┌──
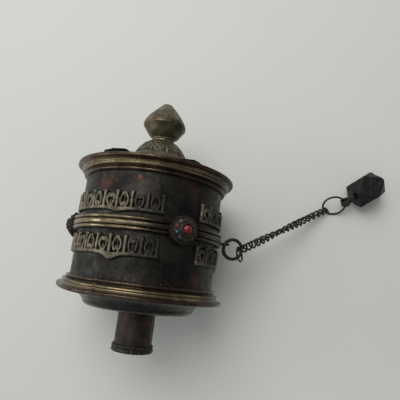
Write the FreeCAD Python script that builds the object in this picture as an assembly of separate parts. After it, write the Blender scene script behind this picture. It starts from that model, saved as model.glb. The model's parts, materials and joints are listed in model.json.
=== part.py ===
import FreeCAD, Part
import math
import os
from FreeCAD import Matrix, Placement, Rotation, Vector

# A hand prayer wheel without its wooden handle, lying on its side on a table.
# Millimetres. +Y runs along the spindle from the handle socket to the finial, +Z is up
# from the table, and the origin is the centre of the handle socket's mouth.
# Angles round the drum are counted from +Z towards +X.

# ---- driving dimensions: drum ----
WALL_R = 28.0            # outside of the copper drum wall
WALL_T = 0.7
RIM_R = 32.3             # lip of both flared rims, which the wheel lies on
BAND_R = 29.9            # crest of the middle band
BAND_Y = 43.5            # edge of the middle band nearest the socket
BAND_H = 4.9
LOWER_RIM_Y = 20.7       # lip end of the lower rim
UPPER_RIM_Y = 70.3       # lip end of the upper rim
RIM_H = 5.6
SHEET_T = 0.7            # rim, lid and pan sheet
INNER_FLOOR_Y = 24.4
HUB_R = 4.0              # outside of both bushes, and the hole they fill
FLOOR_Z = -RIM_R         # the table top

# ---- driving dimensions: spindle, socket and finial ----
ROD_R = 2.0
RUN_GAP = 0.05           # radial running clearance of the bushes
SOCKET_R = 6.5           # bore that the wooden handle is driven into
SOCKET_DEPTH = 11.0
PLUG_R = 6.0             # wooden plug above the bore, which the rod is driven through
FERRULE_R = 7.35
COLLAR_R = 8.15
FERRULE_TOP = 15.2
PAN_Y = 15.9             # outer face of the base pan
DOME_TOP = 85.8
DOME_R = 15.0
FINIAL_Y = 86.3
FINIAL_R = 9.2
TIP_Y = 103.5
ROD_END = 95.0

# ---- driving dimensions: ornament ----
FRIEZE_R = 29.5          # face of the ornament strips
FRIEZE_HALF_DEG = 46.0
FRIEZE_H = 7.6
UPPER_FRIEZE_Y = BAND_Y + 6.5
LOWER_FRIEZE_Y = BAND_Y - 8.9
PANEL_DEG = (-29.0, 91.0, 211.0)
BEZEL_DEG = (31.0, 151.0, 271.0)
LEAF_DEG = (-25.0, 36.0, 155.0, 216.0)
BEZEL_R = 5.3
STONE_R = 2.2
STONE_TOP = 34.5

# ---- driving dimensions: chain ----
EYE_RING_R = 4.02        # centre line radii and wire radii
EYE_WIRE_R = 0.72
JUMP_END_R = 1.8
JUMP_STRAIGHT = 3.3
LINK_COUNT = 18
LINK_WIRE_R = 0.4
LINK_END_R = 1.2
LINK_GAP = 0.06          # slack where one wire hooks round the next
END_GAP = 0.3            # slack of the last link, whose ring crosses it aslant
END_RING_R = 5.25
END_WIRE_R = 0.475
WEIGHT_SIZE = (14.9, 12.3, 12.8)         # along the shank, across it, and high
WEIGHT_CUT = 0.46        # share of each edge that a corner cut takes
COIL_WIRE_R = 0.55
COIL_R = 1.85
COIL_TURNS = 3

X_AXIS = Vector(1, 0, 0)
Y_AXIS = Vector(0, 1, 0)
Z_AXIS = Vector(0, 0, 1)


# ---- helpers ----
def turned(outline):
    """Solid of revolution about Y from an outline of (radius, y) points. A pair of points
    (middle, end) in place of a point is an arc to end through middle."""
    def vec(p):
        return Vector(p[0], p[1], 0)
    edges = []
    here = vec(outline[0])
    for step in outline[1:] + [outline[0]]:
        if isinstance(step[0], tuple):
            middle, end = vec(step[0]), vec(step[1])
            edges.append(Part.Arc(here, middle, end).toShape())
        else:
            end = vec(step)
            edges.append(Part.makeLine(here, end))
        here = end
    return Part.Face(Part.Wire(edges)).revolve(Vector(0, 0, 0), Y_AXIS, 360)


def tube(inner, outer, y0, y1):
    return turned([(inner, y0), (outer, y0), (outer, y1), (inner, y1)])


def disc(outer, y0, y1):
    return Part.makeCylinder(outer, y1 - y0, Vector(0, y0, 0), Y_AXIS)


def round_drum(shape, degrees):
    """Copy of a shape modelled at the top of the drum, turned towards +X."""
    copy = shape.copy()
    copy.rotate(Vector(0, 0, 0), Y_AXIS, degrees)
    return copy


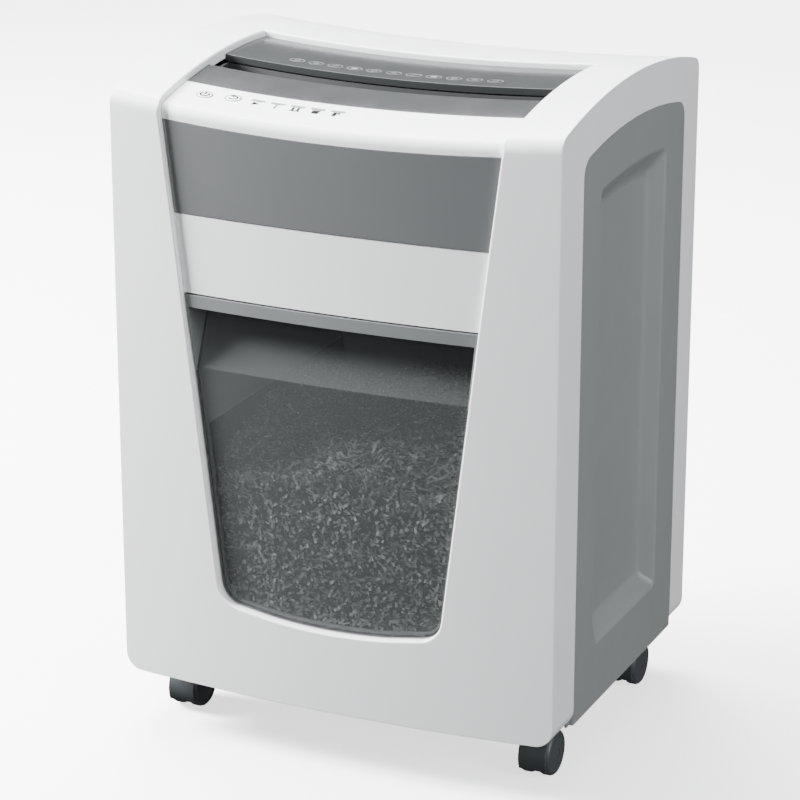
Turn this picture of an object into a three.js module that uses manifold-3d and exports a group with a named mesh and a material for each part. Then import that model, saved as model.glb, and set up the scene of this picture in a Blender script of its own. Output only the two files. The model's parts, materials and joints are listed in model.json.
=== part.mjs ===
└──
**YOUR TASK:**
Repeat each entry word for word.

**WRITTEN RESPONSE:**
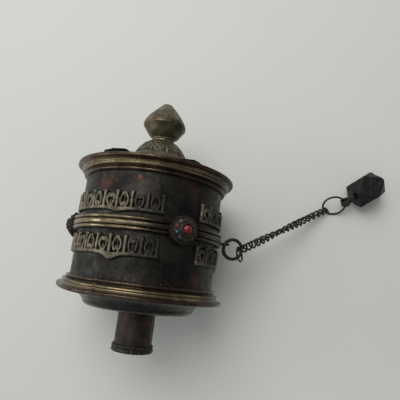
Write the FreeCAD Python script that builds the object in this picture as an assembly of separate parts. After it, write the Blender scene script behind this picture. It starts from that model, saved as model.glb. The model's parts, materials and joints are listed in model.json.
=== part.py ===
import FreeCAD, Part
import math
import os
from FreeCAD import Matrix, Placement, Rotation, Vector

# A hand prayer wheel without its wooden handle, lying on its side on a table.
# Millimetres. +Y runs along the spindle from the handle socket to the finial, +Z is up
# from the table, and the origin is the centre of the handle socket's mouth.
# Angles round the drum are counted from +Z towards +X.

# ---- driving dimensions: drum ----
WALL_R = 28.0            # outside of the copper drum wall
WALL_T = 0.7
RIM_R = 32.3             # lip of both flared rims, which the wheel lies on
BAND_R = 29.9            # crest of the middle band
BAND_Y = 43.5            # edge of the middle band nearest the socket
BAND_H = 4.9
LOWER_RIM_Y = 20.7       # lip end of the lower rim
UPPER_RIM_Y = 70.3       # lip end of the upper rim
RIM_H = 5.6
SHEET_T = 0.7            # rim, lid and pan sheet
INNER_FLOOR_Y = 24.4
HUB_R = 4.0              # outside of both bushes, and the hole they fill
FLOOR_Z = -RIM_R         # the table top

# ---- driving dimensions: spindle, socket and finial ----
ROD_R = 2.0
RUN_GAP = 0.05           # radial running clearance of the bushes
SOCKET_R = 6.5           # bore that the wooden handle is driven into
SOCKET_DEPTH = 11.0
PLUG_R = 6.0             # wooden plug above the bore, which the rod is driven through
FERRULE_R = 7.35
COLLAR_R = 8.15
FERRULE_TOP = 15.2
PAN_Y = 15.9             # outer face of the base pan
DOME_TOP = 85.8
DOME_R = 15.0
FINIAL_Y = 86.3
FINIAL_R = 9.2
TIP_Y = 103.5
ROD_END = 95.0

# ---- driving dimensions: ornament ----
FRIEZE_R = 29.5          # face of the ornament strips
FRIEZE_HALF_DEG = 46.0
FRIEZE_H = 7.6
UPPER_FRIEZE_Y = BAND_Y + 6.5
LOWER_FRIEZE_Y = BAND_Y - 8.9
PANEL_DEG = (-29.0, 91.0, 211.0)
BEZEL_DEG = (31.0, 151.0, 271.0)
LEAF_DEG = (-25.0, 36.0, 155.0, 216.0)
BEZEL_R = 5.3
STONE_R = 2.2
STONE_TOP = 34.5

# ---- driving dimensions: chain ----
EYE_RING_R = 4.02        # centre line radii and wire radii
EYE_WIRE_R = 0.72
JUMP_END_R = 1.8
JUMP_STRAIGHT = 3.3
LINK_COUNT = 18
LINK_WIRE_R = 0.4
LINK_END_R = 1.2
LINK_GAP = 0.06          # slack where one wire hooks round the next
END_GAP = 0.3            # slack of the last link, whose ring crosses it aslant
END_RING_R = 5.25
END_WIRE_R = 0.475
WEIGHT_SIZE = (14.9, 12.3, 12.8)         # along the shank, across it, and high
WEIGHT_CUT = 0.46        # share of each edge that a corner cut takes
COIL_WIRE_R = 0.55
COIL_R = 1.85
COIL_TURNS = 3

X_AXIS = Vector(1, 0, 0)
Y_AXIS = Vector(0, 1, 0)
Z_AXIS = Vector(0, 0, 1)


# ---- helpers ----
def turned(outline):
    """Solid of revolution about Y from an outline of (radius, y) points. A pair of points
    (middle, end) in place of a point is an arc to end through middle."""
    def vec(p):
        return Vector(p[0], p[1], 0)
    edges = []
    here = vec(outline[0])
    for step in outline[1:] + [outline[0]]:
        if isinstance(step[0], tuple):
            middle, end = vec(step[0]), vec(step[1])
            edges.append(Part.Arc(here, middle, end).toShape())
        else:
            end = vec(step)
            edges.append(Part.makeLine(here, end))
        here = end
    return Part.Face(Part.Wire(edges)).revolve(Vector(0, 0, 0), Y_AXIS, 360)


def tube(inner, outer, y0, y1):
    return turned([(inner, y0), (outer, y0), (outer, y1), (inner, y1)])


def disc(outer, y0, y1):
    return Part.makeCylinder(outer, y1 - y0, Vector(0, y0, 0), Y_AXIS)


def round_drum(shape, degrees):
    """Copy of a shape modelled at the top of the drum, turned towards +X."""
    copy = shape.copy()
    copy.rotate(Vector(0, 0, 0), Y_AXIS, degrees)
    return copy


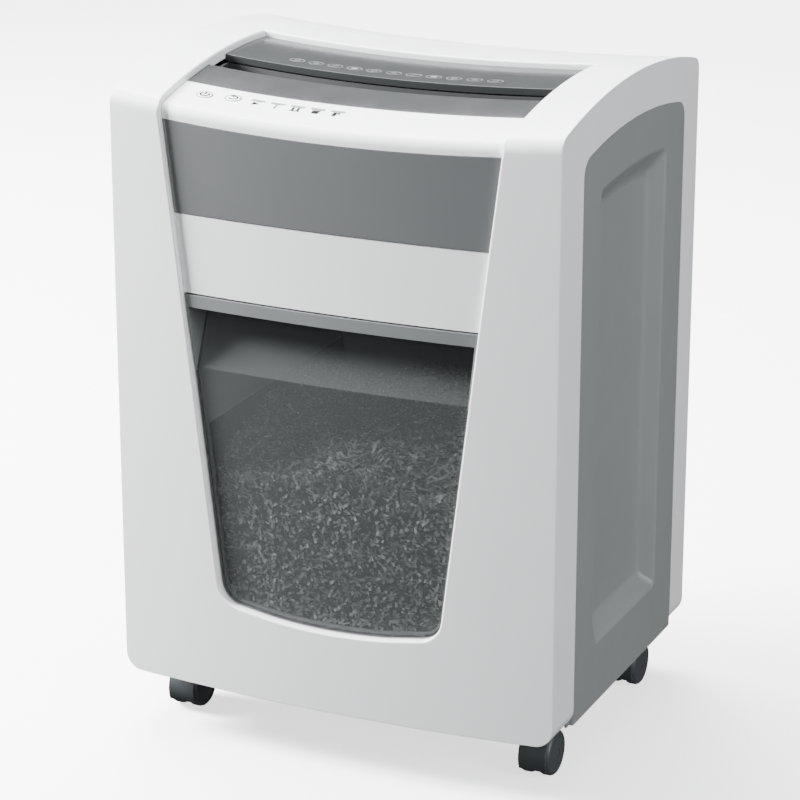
Turn this picture of an object into a three.js module that uses manifold-3d and exports a group with a named mesh and a material for each part. Then import that model, saved as model.glb, and set up the scene of this picture in a Blender script of its own. Output only the two files. The model's parts, materials and joints are listed in model.json.
=== part.mjs ===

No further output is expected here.